GIVEN PROBLEM
Up to and including the line containing "middle = Vector((l / 2, 0, 0))", please reproduce the lines of the listing below, starting from the top.

SUPPLIED ENTRIES
☆ ☆ ☆ ☆ ☆ ☆ ☆
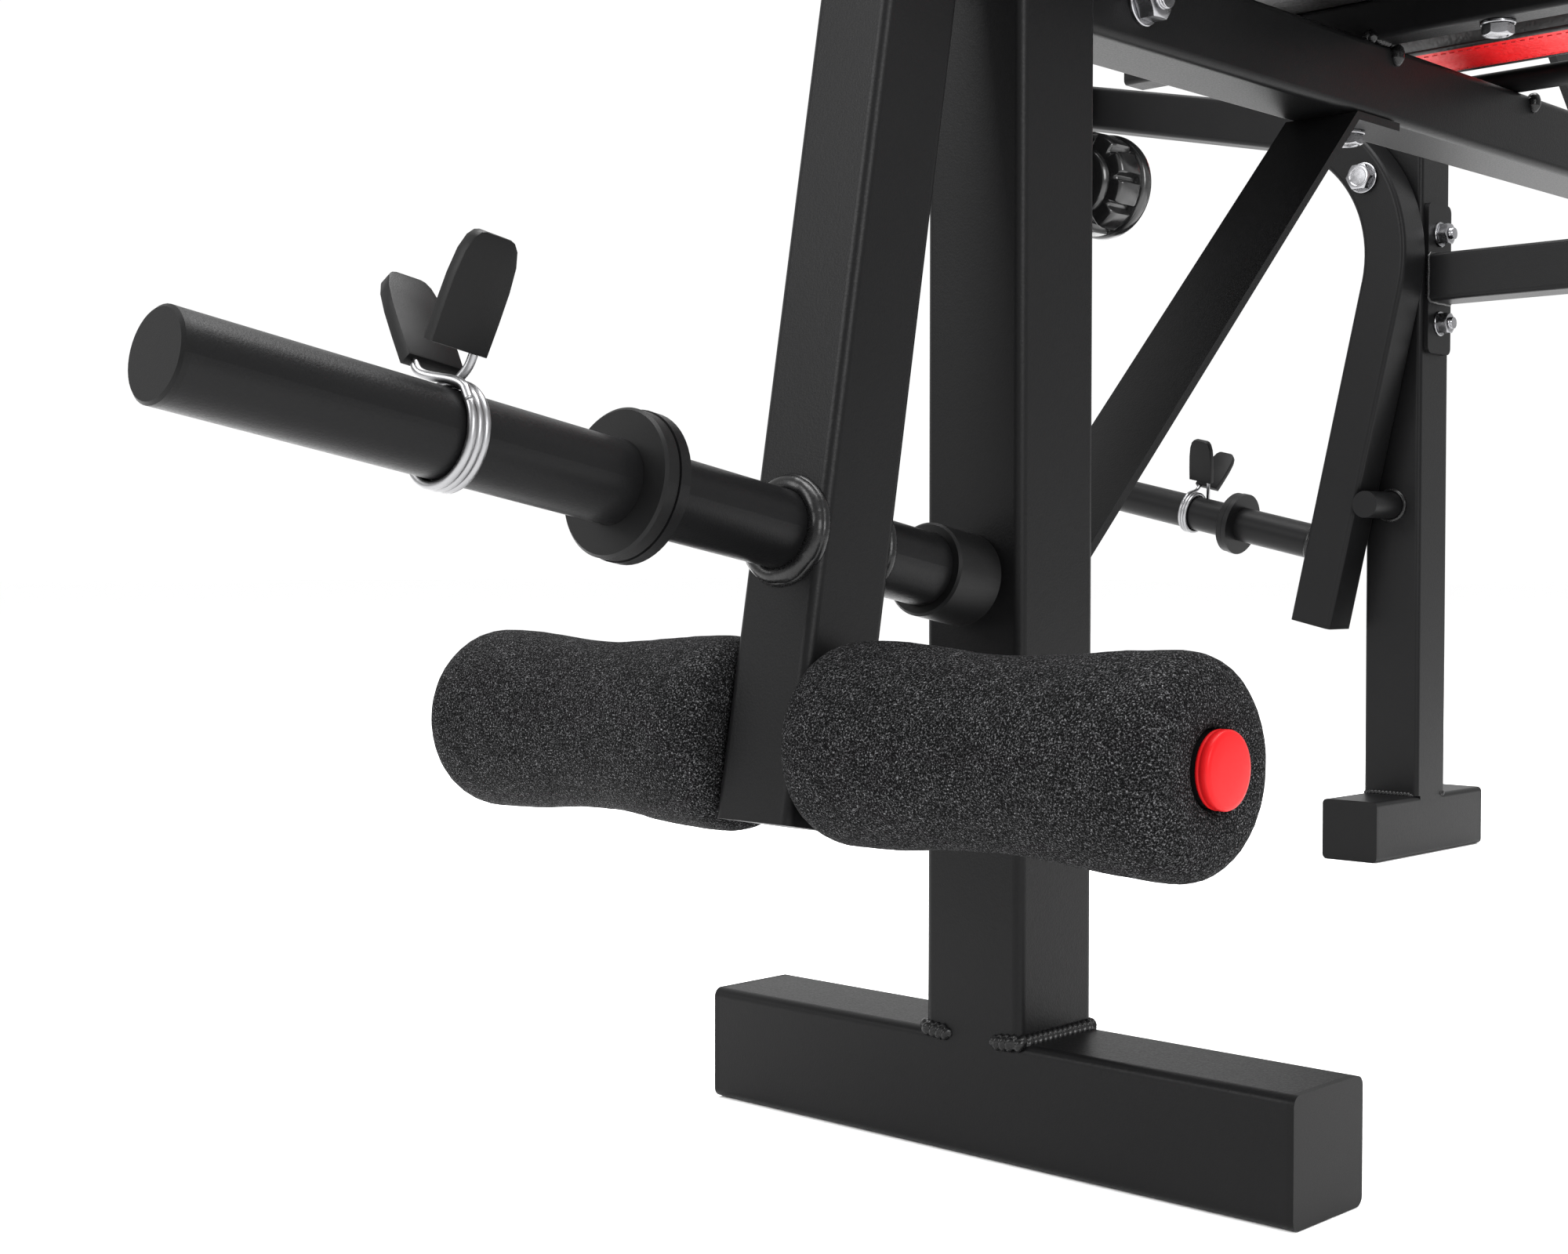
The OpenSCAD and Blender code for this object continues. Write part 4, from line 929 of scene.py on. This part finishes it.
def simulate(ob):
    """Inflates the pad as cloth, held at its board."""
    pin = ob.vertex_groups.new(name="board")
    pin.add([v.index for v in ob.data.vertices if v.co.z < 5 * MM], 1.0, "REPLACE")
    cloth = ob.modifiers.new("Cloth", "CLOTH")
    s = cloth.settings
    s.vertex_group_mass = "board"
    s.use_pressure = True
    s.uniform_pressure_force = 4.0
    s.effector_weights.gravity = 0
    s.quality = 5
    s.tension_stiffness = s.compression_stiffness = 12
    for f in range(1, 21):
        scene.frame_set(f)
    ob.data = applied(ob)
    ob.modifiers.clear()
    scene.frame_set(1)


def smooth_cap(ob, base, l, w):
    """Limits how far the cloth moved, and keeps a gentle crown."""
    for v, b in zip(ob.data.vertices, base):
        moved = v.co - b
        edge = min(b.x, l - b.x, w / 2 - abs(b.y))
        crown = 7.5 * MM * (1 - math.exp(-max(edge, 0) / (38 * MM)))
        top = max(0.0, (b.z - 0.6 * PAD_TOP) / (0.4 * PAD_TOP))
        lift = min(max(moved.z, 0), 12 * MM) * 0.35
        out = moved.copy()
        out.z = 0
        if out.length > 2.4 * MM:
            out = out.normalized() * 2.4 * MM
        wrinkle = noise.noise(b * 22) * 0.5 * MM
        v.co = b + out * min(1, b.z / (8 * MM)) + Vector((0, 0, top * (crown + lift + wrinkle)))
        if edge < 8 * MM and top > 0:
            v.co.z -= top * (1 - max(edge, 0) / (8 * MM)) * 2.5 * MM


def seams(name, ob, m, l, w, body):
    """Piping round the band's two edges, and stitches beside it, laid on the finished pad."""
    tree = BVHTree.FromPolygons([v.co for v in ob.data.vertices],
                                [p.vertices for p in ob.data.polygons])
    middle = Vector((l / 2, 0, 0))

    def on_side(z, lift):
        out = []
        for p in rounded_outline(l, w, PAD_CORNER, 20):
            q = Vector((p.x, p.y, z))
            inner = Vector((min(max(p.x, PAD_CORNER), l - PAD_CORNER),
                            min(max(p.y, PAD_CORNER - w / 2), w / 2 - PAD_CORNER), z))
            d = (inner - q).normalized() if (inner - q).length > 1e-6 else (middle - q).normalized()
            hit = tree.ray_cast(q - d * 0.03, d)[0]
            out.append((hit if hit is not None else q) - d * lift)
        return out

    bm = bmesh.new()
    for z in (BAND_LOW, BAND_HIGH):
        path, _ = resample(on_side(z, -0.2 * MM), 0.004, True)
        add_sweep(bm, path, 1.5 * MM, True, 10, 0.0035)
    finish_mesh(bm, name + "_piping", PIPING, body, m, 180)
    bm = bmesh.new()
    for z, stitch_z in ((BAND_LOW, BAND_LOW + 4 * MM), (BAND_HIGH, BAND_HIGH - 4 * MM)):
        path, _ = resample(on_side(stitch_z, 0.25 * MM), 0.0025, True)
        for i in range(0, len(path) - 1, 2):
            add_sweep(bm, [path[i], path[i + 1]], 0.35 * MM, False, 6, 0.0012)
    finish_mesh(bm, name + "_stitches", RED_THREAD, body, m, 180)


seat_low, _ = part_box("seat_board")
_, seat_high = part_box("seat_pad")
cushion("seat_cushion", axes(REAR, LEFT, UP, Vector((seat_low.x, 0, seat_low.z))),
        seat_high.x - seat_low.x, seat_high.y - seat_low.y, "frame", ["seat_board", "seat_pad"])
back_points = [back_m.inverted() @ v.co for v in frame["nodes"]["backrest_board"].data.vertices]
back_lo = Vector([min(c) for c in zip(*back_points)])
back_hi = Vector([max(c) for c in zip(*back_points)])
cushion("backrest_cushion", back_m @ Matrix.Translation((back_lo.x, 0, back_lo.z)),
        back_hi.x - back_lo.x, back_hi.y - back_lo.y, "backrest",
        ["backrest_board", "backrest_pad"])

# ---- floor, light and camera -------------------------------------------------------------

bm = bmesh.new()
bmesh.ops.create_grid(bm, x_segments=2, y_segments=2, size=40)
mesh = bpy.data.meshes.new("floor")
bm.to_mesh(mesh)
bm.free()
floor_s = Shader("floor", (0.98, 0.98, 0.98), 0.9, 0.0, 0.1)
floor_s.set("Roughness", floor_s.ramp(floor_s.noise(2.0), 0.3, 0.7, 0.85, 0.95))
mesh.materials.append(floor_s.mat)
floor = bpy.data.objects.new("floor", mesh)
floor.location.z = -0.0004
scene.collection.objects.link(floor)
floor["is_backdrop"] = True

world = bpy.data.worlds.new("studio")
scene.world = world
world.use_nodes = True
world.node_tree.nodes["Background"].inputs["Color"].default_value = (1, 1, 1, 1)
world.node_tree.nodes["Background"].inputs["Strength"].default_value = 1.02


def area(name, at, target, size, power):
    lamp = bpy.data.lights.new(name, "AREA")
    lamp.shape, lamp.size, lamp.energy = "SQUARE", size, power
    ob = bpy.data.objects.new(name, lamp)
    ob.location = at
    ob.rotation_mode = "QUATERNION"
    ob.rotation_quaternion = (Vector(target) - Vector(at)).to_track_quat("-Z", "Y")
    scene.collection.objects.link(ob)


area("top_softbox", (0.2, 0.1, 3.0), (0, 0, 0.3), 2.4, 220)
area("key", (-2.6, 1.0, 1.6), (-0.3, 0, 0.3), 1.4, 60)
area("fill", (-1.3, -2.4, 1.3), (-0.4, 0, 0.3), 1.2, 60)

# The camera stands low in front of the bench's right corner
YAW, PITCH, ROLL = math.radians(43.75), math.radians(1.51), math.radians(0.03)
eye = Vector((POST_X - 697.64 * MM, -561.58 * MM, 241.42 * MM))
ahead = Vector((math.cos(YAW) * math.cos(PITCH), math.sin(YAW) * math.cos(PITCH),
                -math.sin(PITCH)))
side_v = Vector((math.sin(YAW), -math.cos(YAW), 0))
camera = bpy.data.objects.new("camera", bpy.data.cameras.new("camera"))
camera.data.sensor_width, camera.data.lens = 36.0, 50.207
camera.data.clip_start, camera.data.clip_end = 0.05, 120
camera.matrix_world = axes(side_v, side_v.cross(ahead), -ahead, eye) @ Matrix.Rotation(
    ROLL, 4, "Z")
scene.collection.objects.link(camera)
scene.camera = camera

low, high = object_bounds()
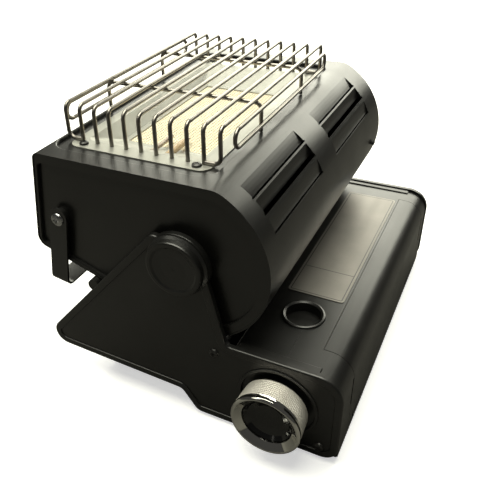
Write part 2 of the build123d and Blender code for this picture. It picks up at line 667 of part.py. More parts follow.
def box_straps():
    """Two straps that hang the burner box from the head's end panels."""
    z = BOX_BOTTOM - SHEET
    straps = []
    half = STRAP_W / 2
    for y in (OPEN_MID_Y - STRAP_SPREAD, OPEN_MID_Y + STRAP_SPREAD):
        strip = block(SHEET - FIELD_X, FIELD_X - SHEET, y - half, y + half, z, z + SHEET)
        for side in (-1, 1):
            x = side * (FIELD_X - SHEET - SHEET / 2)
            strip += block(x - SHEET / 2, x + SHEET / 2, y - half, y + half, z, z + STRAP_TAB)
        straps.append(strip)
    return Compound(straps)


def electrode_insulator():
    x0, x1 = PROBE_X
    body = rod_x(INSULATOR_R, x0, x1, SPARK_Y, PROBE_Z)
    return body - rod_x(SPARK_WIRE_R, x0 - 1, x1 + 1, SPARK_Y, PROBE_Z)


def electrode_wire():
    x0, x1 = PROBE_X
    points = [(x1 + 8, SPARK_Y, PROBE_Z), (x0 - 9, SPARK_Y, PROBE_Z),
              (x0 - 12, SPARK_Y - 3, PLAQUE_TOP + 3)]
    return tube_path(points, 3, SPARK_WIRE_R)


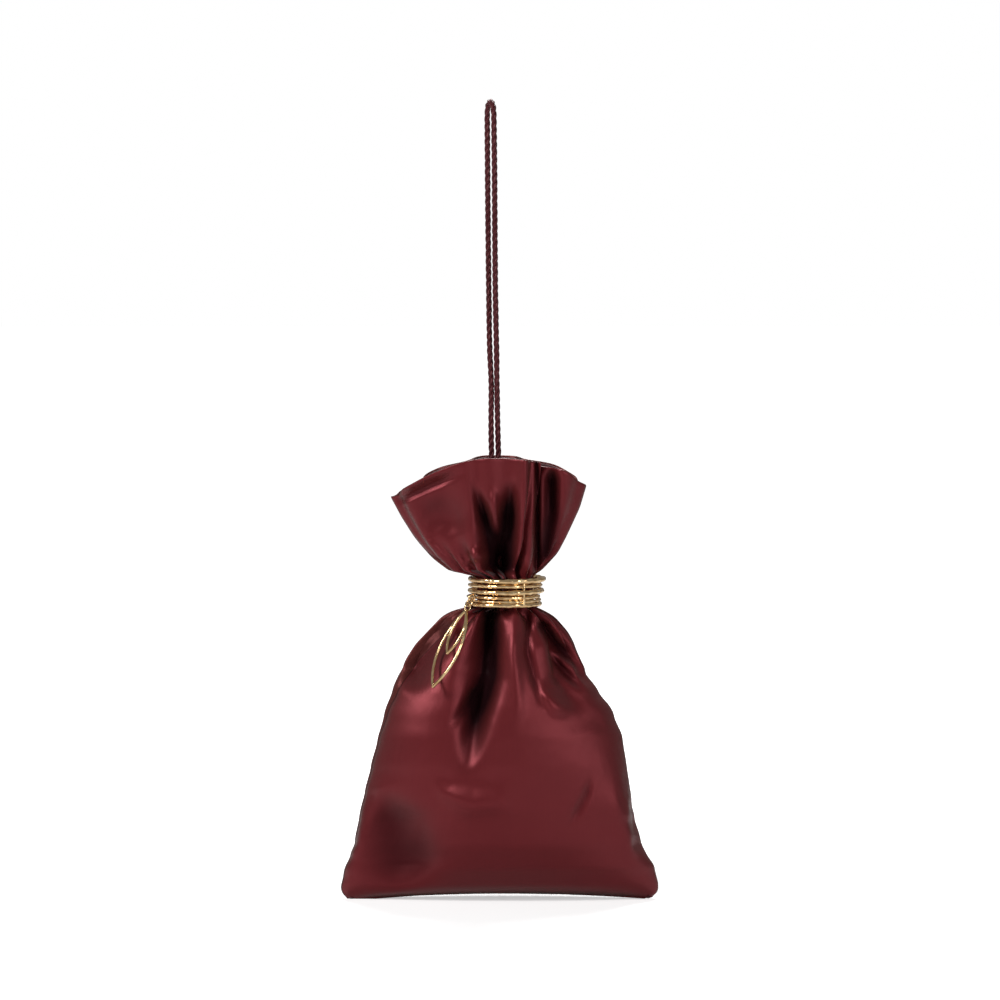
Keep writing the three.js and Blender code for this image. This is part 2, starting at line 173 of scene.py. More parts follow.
☆ ☆ ☆ ☆ ☆ ☆ ☆
ANSWER IN FULL
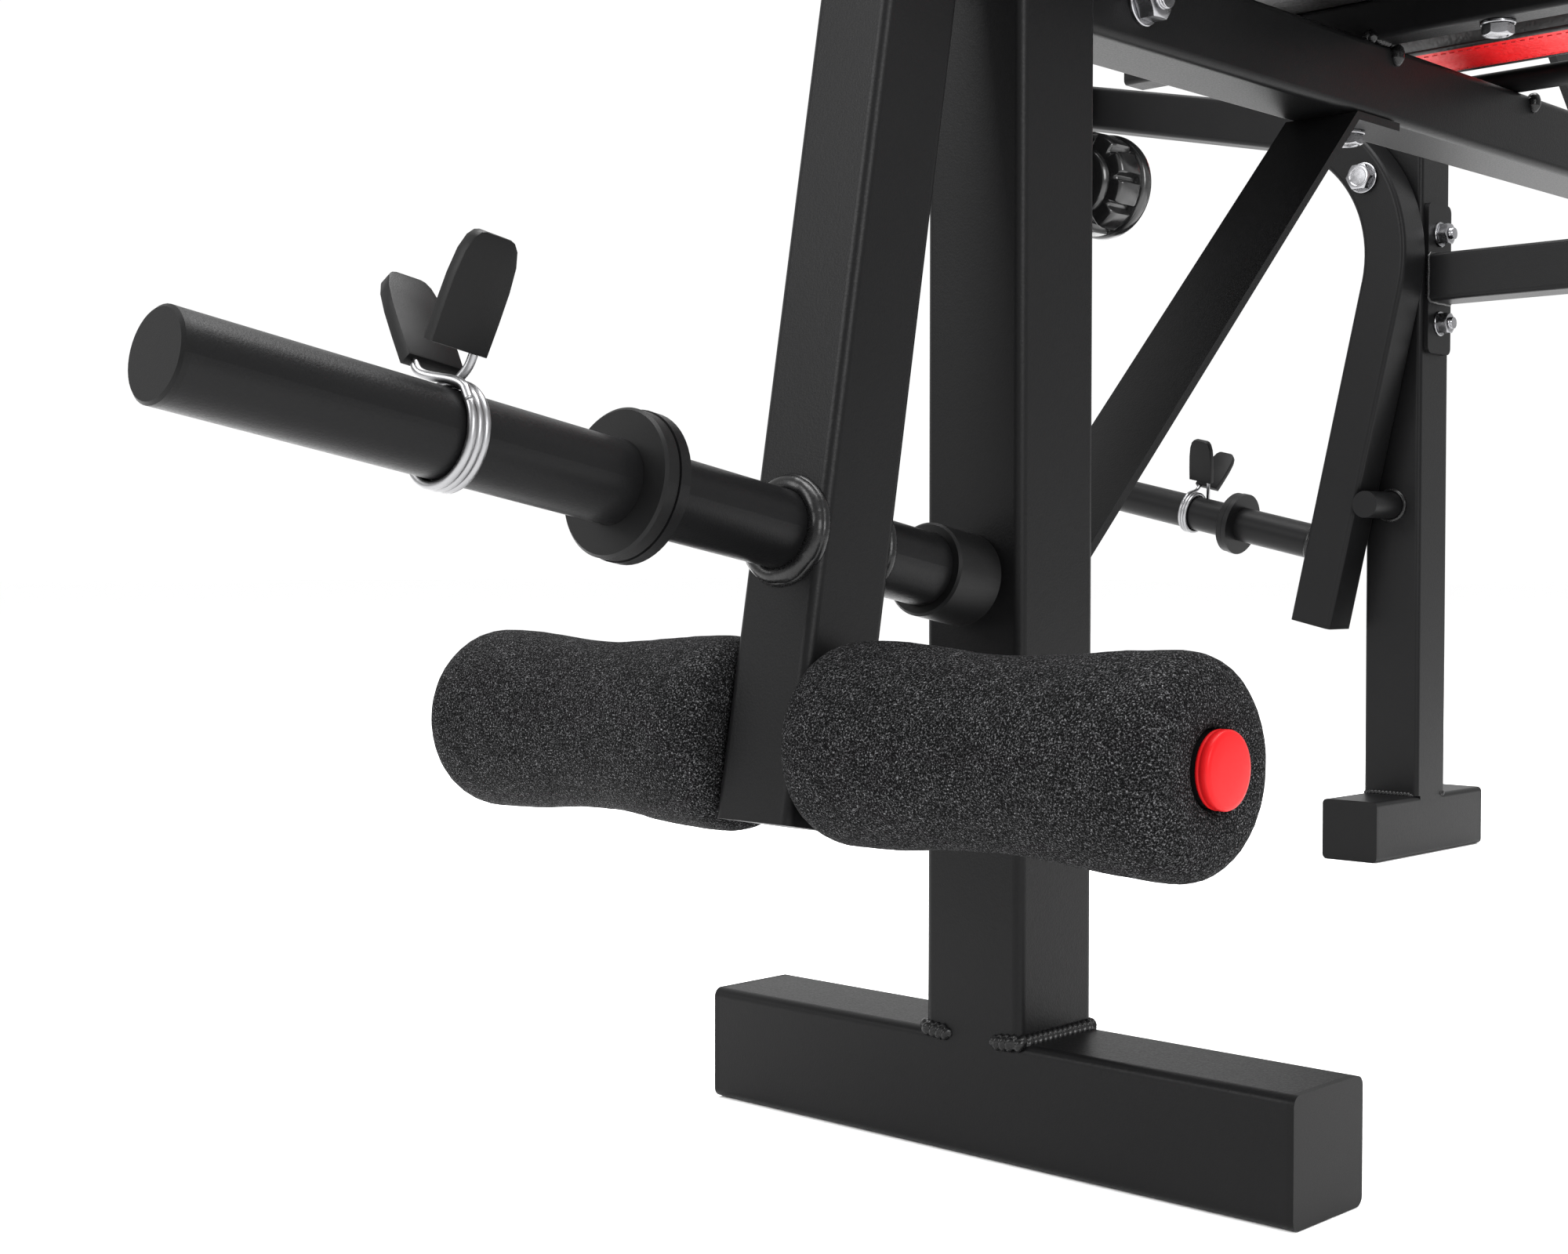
The OpenSCAD and Blender code for this object continues. Write part 4, from line 929 of scene.py on. This part finishes it.
def simulate(ob):
    """Inflates the pad as cloth, held at its board."""
    pin = ob.vertex_groups.new(name="board")
    pin.add([v.index for v in ob.data.vertices if v.co.z < 5 * MM], 1.0, "REPLACE")
    cloth = ob.modifiers.new("Cloth", "CLOTH")
    s = cloth.settings
    s.vertex_group_mass = "board"
    s.use_pressure = True
    s.uniform_pressure_force = 4.0
    s.effector_weights.gravity = 0
    s.quality = 5
    s.tension_stiffness = s.compression_stiffness = 12
    for f in range(1, 21):
        scene.frame_set(f)
    ob.data = applied(ob)
    ob.modifiers.clear()
    scene.frame_set(1)


def smooth_cap(ob, base, l, w):
    """Limits how far the cloth moved, and keeps a gentle crown."""
    for v, b in zip(ob.data.vertices, base):
        moved = v.co - b
        edge = min(b.x, l - b.x, w / 2 - abs(b.y))
        crown = 7.5 * MM * (1 - math.exp(-max(edge, 0) / (38 * MM)))
        top = max(0.0, (b.z - 0.6 * PAD_TOP) / (0.4 * PAD_TOP))
        lift = min(max(moved.z, 0), 12 * MM) * 0.35
        out = moved.copy()
        out.z = 0
        if out.length > 2.4 * MM:
            out = out.normalized() * 2.4 * MM
        wrinkle = noise.noise(b * 22) * 0.5 * MM
        v.co = b + out * min(1, b.z / (8 * MM)) + Vector((0, 0, top * (crown + lift + wrinkle)))
        if edge < 8 * MM and top > 0:
            v.co.z -= top * (1 - max(edge, 0) / (8 * MM)) * 2.5 * MM


def seams(name, ob, m, l, w, body):
    """Piping round the band's two edges, and stitches beside it, laid on the finished pad."""
    tree = BVHTree.FromPolygons([v.co for v in ob.data.vertices],
                                [p.vertices for p in ob.data.polygons])
    middle = Vector((l / 2, 0, 0))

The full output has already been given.